Flávio Dino, que foi juiz federal e professor de Direito, também rebateu a tese de que a realização de uma eleição direita representa uma violação à Constituição, já que a proposta é aprovar uma emenda constitucional, pois não há previsão para tal medida.
“(…) falar em regra do jogo a esta altura? Fizeram um impeachment absurdo para colocar um governo que não se sustenta, que só fez aprofundar a crise. Esse discurso não tem base empírica. No caso desse mecanismo das indiretas previsto pela Constituição para situação de dupla vacância (dos cargos de presidente e vice), o sistema funcionaria bem, ao meu ver, se fosse em situações normais de temperatura e pressão. Não é o caso, hoje você vive na verdade solavancos derivados da quebra da ordem constitucional [pelo impeachment de Dilma]”, fundamentou.

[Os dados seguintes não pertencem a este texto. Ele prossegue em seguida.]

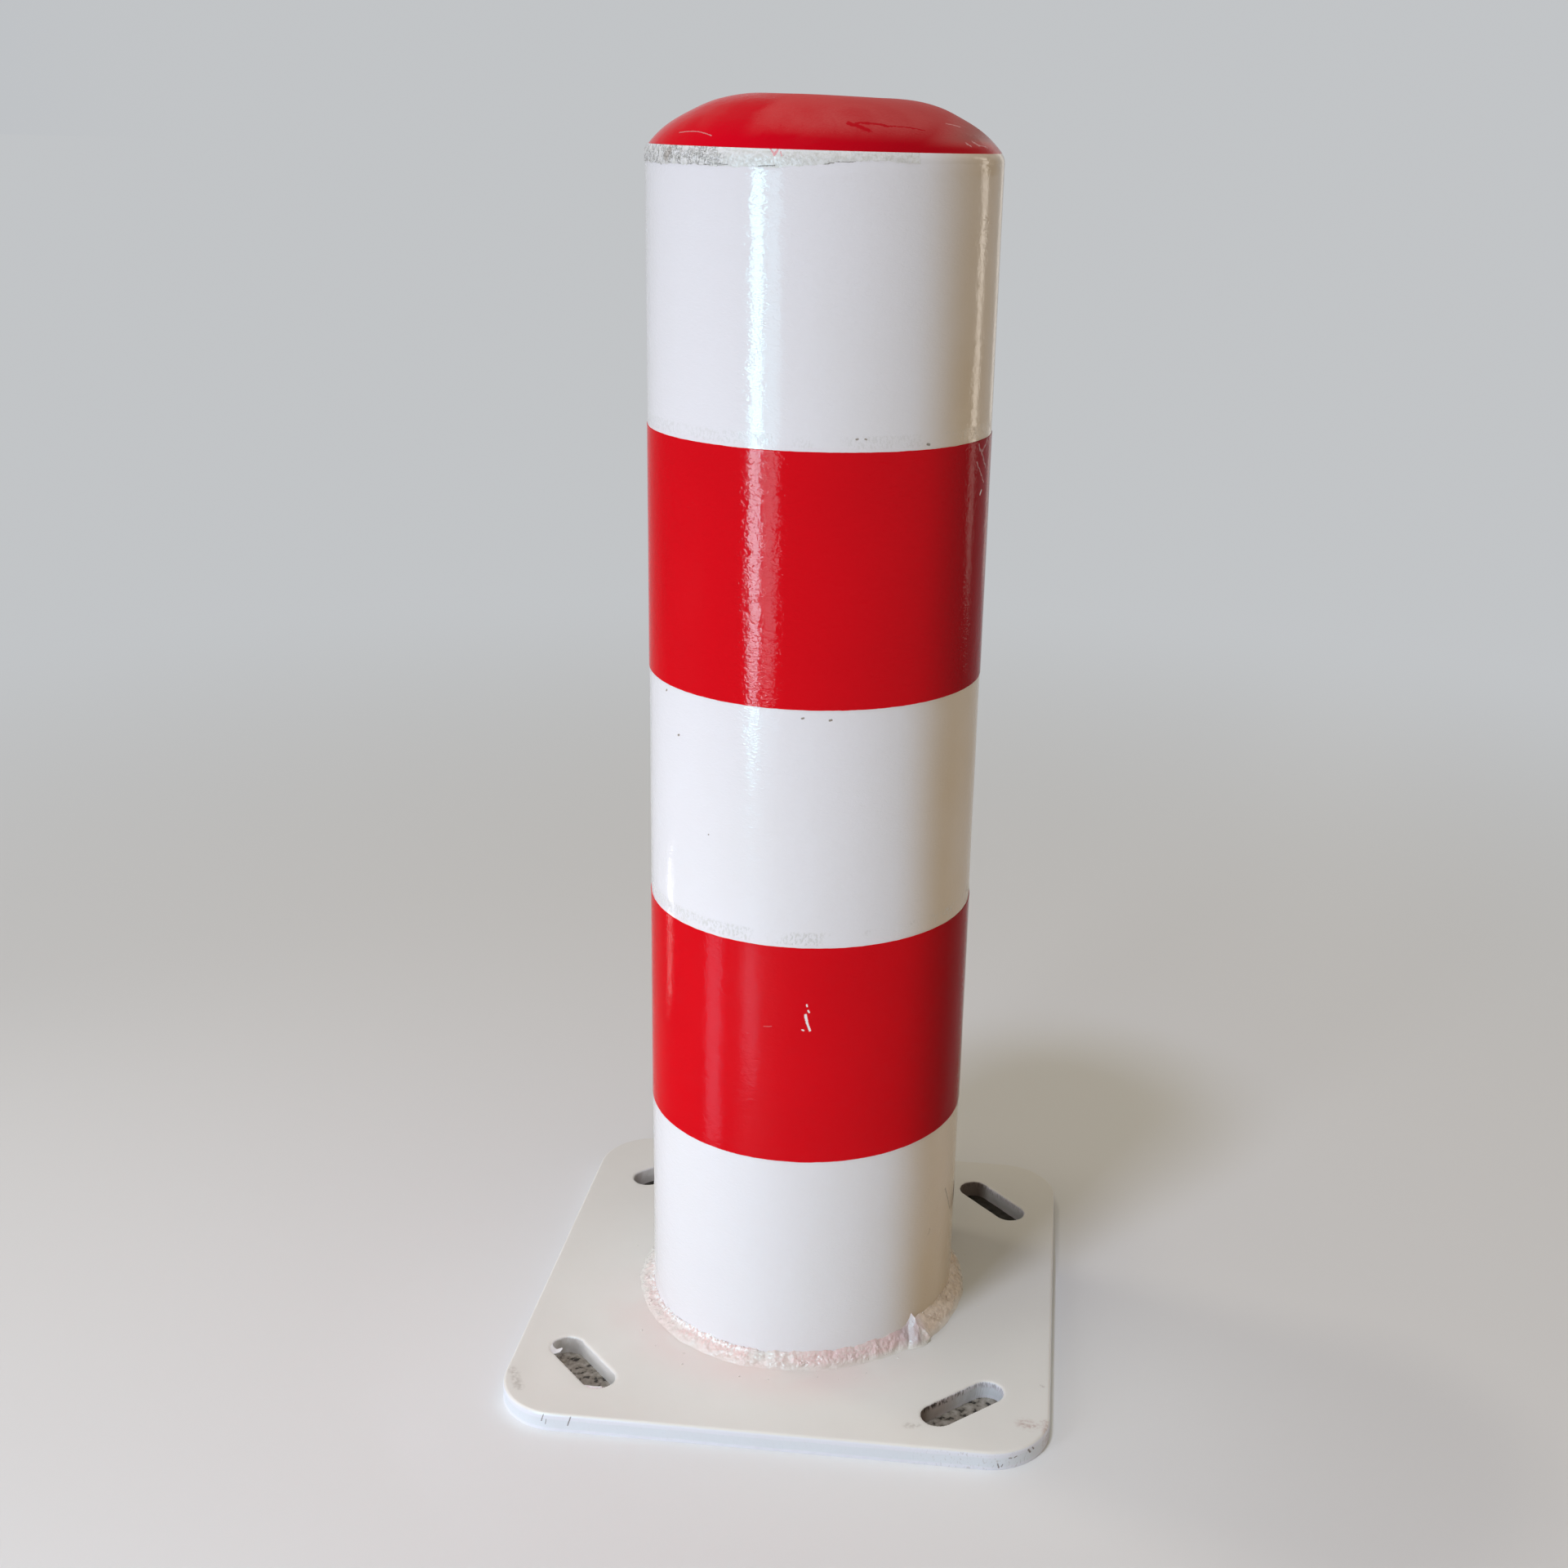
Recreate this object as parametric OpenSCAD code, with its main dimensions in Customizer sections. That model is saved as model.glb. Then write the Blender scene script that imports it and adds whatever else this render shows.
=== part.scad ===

E reforça: “Acho que democrata verdadeiro concorda que a única coisa que estabiliza a política na democracia é o respeito à soberania popular”.
A jornalista Mariana Schreiber indagou Flávio Dino a comentar as especulações feitas pela imprensa de que Fernando Henrique Cardoso e Lula estão articulando para a sucessão de Temer, mas que não teriam conversado diretamente entre si. “Essa conversa direta seria importante?”, questionou ela.
Para Flávio Dino, o momento é de “muita precarização da política, uma conversa direta seria um fato altamente positivo, uma mensagem importante de busca de recomposição da institucionalidade”.
“Você não tem jogo institucional no Brasil hoje: o Congresso funciona precariamente, a Presidência da República, os partidos, os próprios governadores estão muitos enfraquecidos”, completou.
Sobre a manifestação das centrais, que levou Temer a lançar mão de um decreto em que utilizava as Forças Armadas para conter os protestos, o governador disse que a medida ampliou o isolamento de Temer.
“O fragilizou, sobretudo pela medida equivocada [já revogada] de convocar o Exército. Quando você vai para o extremo, é lógico que você constrói isolamento, até pelo modo como foi anunciado, muito atabalhoado, dizendo que foi pedido pelo Rodrigo Maia [presidente da Câmara], mas não foi”, disse.
Questionado sobre a violência que foi a justificativa para o governo usar as Forças Armadas, Flávio Dino afirmou que foi resultado da concepção cerceadora do exercício de liberdade de manifestação.
“Isso ficou mais evidente quando veio esse decreto desastroso, desnecessário e ilegal da convocação do Exército. É claro que depredar o patrimônio público é errado, quero deixar clara minha condenação a isso também. Mas o debate é o que gera [a violência]? O que gera é essa visão muito repressiva”, salientou.
Ele lembrou que, tradicionalmente, as manifestações sempre foram na frente do gramado do Congresso Nacional e, justamente por isso, foi construído o espelho d'água para ser uma divisão entre o gramado e o prédio do Legislativo.
“Agora criaram essa moda de que não pode chegar no gramado, sem nenhuma razão. E aí você cria uma tensão, ‘daqui ninguém passa’. Pode pegar todas as fotos da história brasileira, protestos pela emenda Dante de Oliveira [em 1984 para convocar eleições], na ditadura, tinha manifestação ali e agora não pode mais. Então, você cria uma série de protocolos, digamos, excessivos, cerceadores, que estimulam a tensão. Se não houver uma providência política num prazo curto, a tendência é que a gente viva esse ambiente, com o suposto andamento das tais reformas, que vão acabar conduzindo a cada vez mais conflito”, declarou.